If they regain control of Congress, Republicans should take our democratic process back to where it belongs: With the people themselves. Such a move would not only educate the public about our system of government, it might also educate lawmakers who appear to spend most of their time in an elitist bubble.

Meeting Outside the Capital

While the Constitution prescribes a federal seat of government, it does not require Congress to meet there. Indeed, in its modern history, Congress has met outside Washington on two ceremonial occasions: To celebrate the Constitution’s bicentennial in Philadelphia in 1987, and in 2002 in New York, to commemorate the 9/11 attacks. Republican leaders should use these precedents to pledge that, if they regain control, they will hold a portion of the 118th Congress outside Washington.

Other policy-making bodies hold sessions outside a single capital building or city. The European Parliament famously splits its time between Strasbourg, France and Brussels, Belgium. Since 2008, when then-Prime Minister Gordon Brown revived the practice, Britain’s Cabinet has met away from Westminster on more than a dozen occasions, in an attempt to understand the needs of citizens and regions outside metropolitan London.

Republicans should adopt this model for Congress, to get lawmakers both literally and figuratively outside their Beltway mentality. They should promise to spend one month of the year conducting business at a location away from Washington. For instance, if Congress moves elsewhere in July, members would escape the capital’s searing heat and humidity, while relocating temporarily to one of the 50 state capitals, most of which have ended their legislative sessions by mid-summer.

For logistical reasons, a state capital seems the likeliest location for a “citizen session,” but where should Congress convene? Because state capitals like Boston, Austin, and Sacramento have a permanent political class and fever swamps that approach those of Washington, a more rural location seems far preferable to a metropolis.

The mountain West boasts several such capitals, from Helena to Cheyenne to Pierre. Montpelier, Vermont features a unique level of bipartisanship—a Republican governor working with a Democratic legislature in a deep-blue state. While New Hampshire already receives attention from presidential aspirants, its 400-member House of Representatives means its legislative chamber could easily accommodate 435 members of Congress.

Escaping Beltway Elites

Meeting in a state capital, particularly in a rural setting, would bring members of Congress—to say nothing of the press—face-to-face with the types of voters they often only read about. Most Washington reporters venture out to the hinterlands on a limited basis, writing about Democrats’ woes with rural voters solely after an election drubbing. Regularly interacting with such individuals over several weeks, rather than as a spectacle to be observed for a single story, might lead Washington insiders to think of rural voters as more than, as political strategist Rick Wilson once infamously put it, “credulous Boomer rube[s].”

Moving Congress elsewhere would also enlighten many Democratic lawmakers who spend practically all their time in a progressive bubble.
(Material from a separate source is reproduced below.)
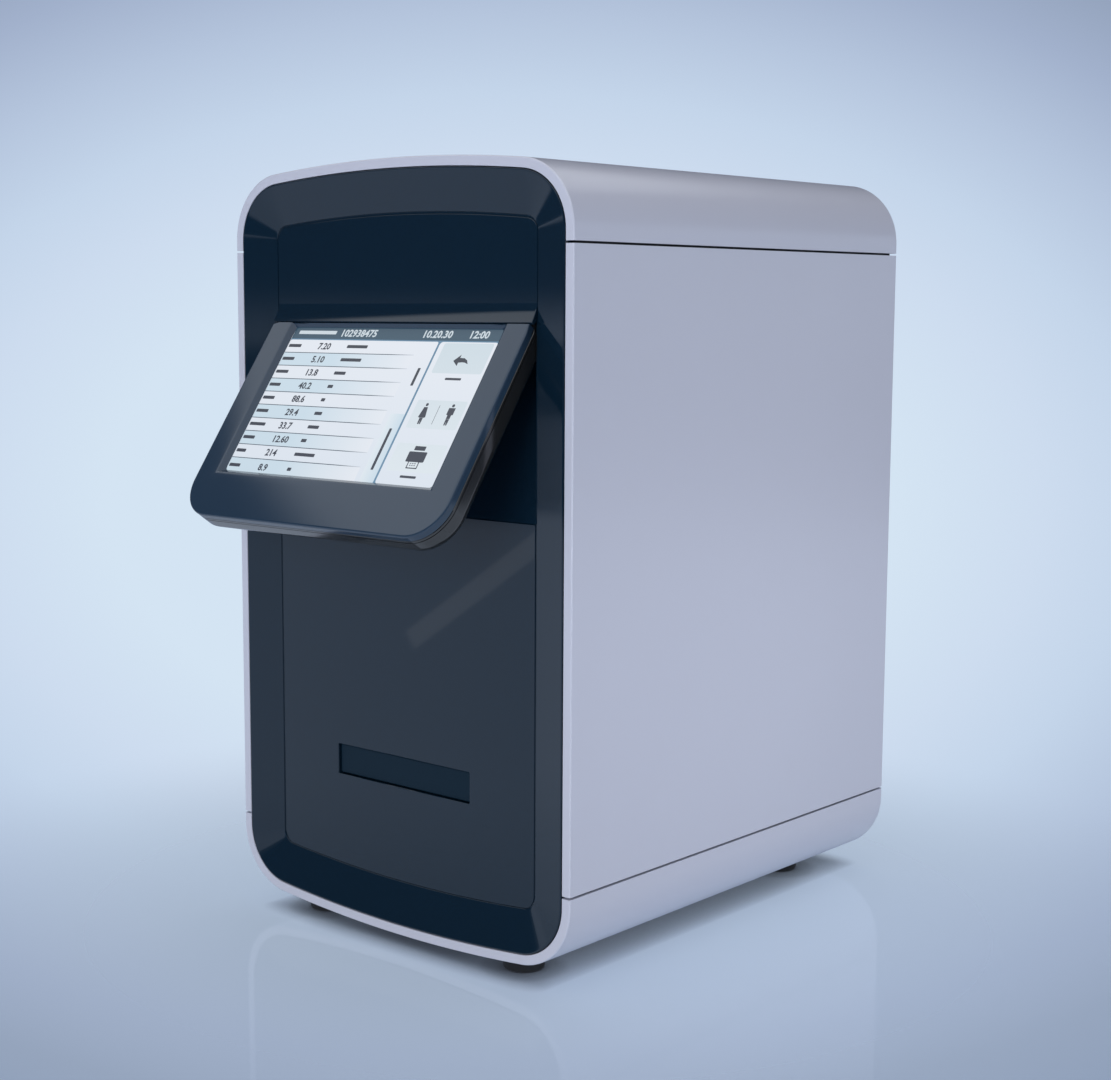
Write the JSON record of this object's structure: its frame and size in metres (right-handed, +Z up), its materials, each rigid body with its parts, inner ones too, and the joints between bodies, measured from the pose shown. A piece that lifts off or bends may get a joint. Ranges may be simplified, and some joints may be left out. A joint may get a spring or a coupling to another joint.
{
  "type": "hematology analyzer",
  "caption": "Benchtop blood analyser with a white arched case, dished black front, tilting touch display over a recessed brow, and a cartridge drawer.",
  "frame": {"origin": "centre of the footprint of the whole object, on the surface that the feet stand on", "axes": "+Z up, the front with the display faces -Y, +X to the right seen from the front"},
  "size_m": [0.2, 0.3, 0.3424],
  "materials": {
    "white_case": "satin painted",
    "gloss_black": "high gloss",
    "satin_black": "satin",
    "drawer_grey": "satin",
    "screen": "lit display behind glass",
    "clear_lens": "clear",
    "black_rubber": "matte",
    "steel": "zinc plated",
    "aluminium": "anodised",
    "brass": "machined",
    "circuit_board": "solder mask",
    "acetal": "moulded"
  },
  "bodies": {
    "case": {"top_cover": "white_case", "bottom_tray": "white_case", "left_side_panel": "white_case", "right_side_panel": "white_case", "rear_panel": "white_case", "foot_front_left": "black_rubber", "foot_front_right": "black_rubber", "foot_rear_left": "black_rubber", "foot_rear_right": "black_rubber", "foot_screw_front_left": "steel", "foot_screw_front_right": "steel", "foot_screw_rear_left": "steel", "foot_screw_rear_right": "steel", "front_frame": "gloss_black", "upper_fascia": "gloss_black", "lower_fascia": "gloss_black", "tilt_hinge_left": "steel", "tilt_hinge_right": "steel", "chassis_plate": "aluminium", "drawer_bed": "aluminium", "drawer_rail_left": "aluminium", "drawer_rail_right": "aluminium", "drawer_motor": "steel", "press_bridge": "aluminium", "press_motor": "steel", "microscope_post": "aluminium", "focus_rail": "steel", "focus_motor": "steel", "lamp_housing": "aluminium", "lamp_lens": "clear_lens", "board_bracket": "aluminium", "main_board": "circuit_board", "usb_port_lower": "steel", "usb_port_upper": "steel", "network_port": "steel", "supply_cover": "steel", "supply_board": "circuit_board", "power_inlet": "satin_black", "switch_frame": "satin_black", "fan_frame": "satin_black", "fan_guard": "steel"},
    "display": {"display_bezel": "gloss_black", "touch_glass": "screen", "display_housing": "satin_black", "lcd_panel": "aluminium", "display_board": "circuit_board", "tilt_pin_left": "steel", "tilt_pin_right": "steel"},
    "drawer": {"drawer_front": "drawer_grey", "drawer_tray": "acetal"},
    "pinion": {"drawer_pinion": "brass"},
    "press": {"press_head": "acetal"},
    "focus_stage": {"focus_carriage": "aluminium", "microscope_tube": "satin_black", "objective": "steel", "camera": "satin_black"},
    "focus_lead_screw": {"focus_screw": "steel"},
    "fan": {"fan_rotor": "satin_black"},
    "rocker": {"power_rocker": "satin_black"}
  },
  "joints": [
    {"name": "display_tilt", "type": "hinge", "parent": "case", "child": "display", "pos_m": [0, -0.08486, 0.26785], "axis": [1, 0, 0], "range_deg": [0, 25]},
    {"name": "drawer_slide", "type": "slide", "parent": "case", "child": "drawer", "axis": [0, -1, 0], "range_m": [0, 0.068]},
    {"name": "pinion_spin", "type": "hinge", "parent": "case", "child": "pinion", "pos_m": [0, -0.06361, 0.05633], "axis": [1, 0, 0], "range_deg": [0, 260]},
    {"name": "press_slide", "type": "slide", "parent": "case", "child": "press", "axis": [0, 0, -1], "range_m": [0, 0.005]},
    {"name": "focus_slide", "type": "slide", "parent": "case", "child": "focus_stage", "axis": [0, 0, 1], "range_m": [-0.001, 0.003]},
    {"name": "focus_turn", "type": "hinge", "parent": "case", "child": "focus_lead_screw", "pos_m": [0.018, 0.00529, 0.128], "axis": [0, 0, 1], "range_deg": [-180, 540]},
    {"name": "fan_spin", "type": "hinge", "parent": "case", "child": "fan", "pos_m": [-0.018, 0.12339, 0.25], "axis": [0, 1, 0], "continuous": true},
    {"name": "rocker_tilt", "type": "hinge", "parent": "case", "child": "rocker", "pos_m": [0.01, 0.14309, 0.096], "axis": [-1, 0, 0], "range_deg": [0, 14]}
  ],
  "couplings": [
    {"joint": "pinion_spin", "follows": "drawer_slide", "rad_per_m": 66.667},
    {"joint": "focus_turn", "follows": "focus_slide", "rad_per_m": 3141.6}
  ]
}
Consider Maxine Waters, who in 2020 received nearly 72 percent of the vote in her district, and for her work in Congress travels to Washington, where in 2020 Joe Biden received more than 92 percent of the vote.
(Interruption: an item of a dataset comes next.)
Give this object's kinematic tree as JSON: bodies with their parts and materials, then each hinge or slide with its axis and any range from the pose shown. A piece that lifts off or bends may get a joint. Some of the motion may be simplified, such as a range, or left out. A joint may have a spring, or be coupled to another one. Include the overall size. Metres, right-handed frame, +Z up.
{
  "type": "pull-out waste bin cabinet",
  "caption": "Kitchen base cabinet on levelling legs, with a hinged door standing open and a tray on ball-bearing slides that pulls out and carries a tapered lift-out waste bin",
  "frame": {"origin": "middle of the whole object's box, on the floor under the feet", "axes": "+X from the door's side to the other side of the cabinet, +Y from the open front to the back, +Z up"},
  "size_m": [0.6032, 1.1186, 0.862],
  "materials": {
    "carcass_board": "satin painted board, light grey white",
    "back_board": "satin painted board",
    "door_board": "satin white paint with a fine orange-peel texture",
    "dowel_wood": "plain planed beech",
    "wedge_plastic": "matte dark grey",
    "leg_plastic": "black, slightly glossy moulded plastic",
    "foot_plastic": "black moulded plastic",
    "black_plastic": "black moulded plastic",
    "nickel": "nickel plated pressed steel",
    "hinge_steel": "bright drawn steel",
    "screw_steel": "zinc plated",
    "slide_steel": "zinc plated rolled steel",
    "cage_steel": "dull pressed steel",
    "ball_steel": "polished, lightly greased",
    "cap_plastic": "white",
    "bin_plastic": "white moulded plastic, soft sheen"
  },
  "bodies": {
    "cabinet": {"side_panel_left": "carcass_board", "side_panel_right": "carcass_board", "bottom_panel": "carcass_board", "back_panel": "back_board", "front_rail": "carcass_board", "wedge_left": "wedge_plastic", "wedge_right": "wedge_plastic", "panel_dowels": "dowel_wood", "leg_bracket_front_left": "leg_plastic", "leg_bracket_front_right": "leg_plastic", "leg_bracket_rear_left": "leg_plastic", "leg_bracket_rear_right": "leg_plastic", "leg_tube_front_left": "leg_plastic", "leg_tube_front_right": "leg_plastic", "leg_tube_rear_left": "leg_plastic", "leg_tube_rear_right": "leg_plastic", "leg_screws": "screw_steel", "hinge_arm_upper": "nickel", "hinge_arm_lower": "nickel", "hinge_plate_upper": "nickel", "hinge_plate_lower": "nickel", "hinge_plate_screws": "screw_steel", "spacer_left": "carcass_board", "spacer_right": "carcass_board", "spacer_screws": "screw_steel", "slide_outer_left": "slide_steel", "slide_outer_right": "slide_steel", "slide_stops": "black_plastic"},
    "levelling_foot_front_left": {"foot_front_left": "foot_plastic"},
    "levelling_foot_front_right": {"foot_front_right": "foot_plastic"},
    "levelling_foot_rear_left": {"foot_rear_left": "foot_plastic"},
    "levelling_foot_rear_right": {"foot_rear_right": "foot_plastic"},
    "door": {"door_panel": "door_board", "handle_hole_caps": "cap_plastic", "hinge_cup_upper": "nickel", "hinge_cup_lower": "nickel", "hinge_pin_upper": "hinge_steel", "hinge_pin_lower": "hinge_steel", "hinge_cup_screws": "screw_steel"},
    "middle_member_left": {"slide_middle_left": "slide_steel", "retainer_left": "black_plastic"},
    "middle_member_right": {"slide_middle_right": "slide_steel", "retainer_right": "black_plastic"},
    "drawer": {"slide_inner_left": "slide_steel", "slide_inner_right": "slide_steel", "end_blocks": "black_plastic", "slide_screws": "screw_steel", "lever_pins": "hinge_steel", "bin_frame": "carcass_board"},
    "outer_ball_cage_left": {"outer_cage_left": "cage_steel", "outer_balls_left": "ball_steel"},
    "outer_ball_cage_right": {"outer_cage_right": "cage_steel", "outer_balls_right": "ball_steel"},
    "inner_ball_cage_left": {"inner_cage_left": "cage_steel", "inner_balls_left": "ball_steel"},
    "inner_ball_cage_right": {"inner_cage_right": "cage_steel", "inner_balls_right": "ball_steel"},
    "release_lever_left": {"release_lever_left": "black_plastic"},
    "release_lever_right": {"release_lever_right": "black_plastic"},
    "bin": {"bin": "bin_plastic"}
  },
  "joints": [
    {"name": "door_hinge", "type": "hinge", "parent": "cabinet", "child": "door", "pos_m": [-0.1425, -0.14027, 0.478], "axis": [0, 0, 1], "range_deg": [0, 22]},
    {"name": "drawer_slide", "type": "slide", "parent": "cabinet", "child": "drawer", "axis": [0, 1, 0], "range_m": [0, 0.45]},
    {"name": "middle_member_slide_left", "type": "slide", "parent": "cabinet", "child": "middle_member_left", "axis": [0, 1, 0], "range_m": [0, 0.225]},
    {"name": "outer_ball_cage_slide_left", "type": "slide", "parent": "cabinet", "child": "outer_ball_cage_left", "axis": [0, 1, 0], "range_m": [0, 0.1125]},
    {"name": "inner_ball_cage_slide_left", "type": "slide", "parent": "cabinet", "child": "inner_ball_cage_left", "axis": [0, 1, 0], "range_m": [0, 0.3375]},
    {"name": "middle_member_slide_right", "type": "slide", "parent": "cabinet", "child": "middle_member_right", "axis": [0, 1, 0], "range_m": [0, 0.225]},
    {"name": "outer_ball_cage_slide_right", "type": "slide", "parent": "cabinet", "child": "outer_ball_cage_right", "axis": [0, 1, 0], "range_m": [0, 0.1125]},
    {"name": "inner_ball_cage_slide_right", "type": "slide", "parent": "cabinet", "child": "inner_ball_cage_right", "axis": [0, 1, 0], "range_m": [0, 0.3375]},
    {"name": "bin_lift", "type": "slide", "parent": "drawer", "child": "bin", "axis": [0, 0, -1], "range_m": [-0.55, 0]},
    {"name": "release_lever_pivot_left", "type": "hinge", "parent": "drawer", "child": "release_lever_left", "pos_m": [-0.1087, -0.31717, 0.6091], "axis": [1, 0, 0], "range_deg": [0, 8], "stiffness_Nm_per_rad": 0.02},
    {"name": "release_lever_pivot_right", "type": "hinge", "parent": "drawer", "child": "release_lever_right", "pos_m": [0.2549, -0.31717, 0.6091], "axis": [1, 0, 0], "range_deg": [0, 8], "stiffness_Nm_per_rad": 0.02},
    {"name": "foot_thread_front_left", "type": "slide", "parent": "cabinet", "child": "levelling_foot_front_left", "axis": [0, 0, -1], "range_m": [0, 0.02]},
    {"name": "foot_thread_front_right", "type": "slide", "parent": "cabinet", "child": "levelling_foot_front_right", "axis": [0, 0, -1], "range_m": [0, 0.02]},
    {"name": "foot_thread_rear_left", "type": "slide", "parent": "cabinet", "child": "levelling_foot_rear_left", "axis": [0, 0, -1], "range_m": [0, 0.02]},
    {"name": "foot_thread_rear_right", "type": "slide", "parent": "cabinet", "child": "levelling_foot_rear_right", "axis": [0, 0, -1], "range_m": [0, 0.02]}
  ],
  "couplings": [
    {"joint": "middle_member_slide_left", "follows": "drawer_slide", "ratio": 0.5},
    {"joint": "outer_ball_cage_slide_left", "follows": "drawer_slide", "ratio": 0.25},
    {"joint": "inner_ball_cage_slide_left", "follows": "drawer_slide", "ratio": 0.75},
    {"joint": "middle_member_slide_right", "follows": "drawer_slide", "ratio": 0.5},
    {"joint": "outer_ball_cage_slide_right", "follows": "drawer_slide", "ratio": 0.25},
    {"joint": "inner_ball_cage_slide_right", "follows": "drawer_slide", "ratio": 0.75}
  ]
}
Would Waters have made her 2018 comments calling on leftists to harass Trump administration officials—“You get out and you create a crowd. And you push back on them. And you tell them they’re not welcome anymore, anywhere”—if she actually had to interact with constituents who disagreed with her?

After the horrific events of last January 6, some would consider security concerns an insurmountable obstacle to Congress sitting elsewhere. But with the right amount of funding, coordination, and lead time, the Capitol Police and related agencies could solve these and other potential logistical concerns. The real question is, do members of Congress who have spent the past two years conducting committee sessions from home—occasionally in their underwear—actually want to go out and meet their voters?

Some have promoted the concept of moving federal agencies outside Washington—another commendable goal. But Republicans should go further, and contrast Democrats’ “Zoom Congress” with their proposal to put power back where it belongs—with the people.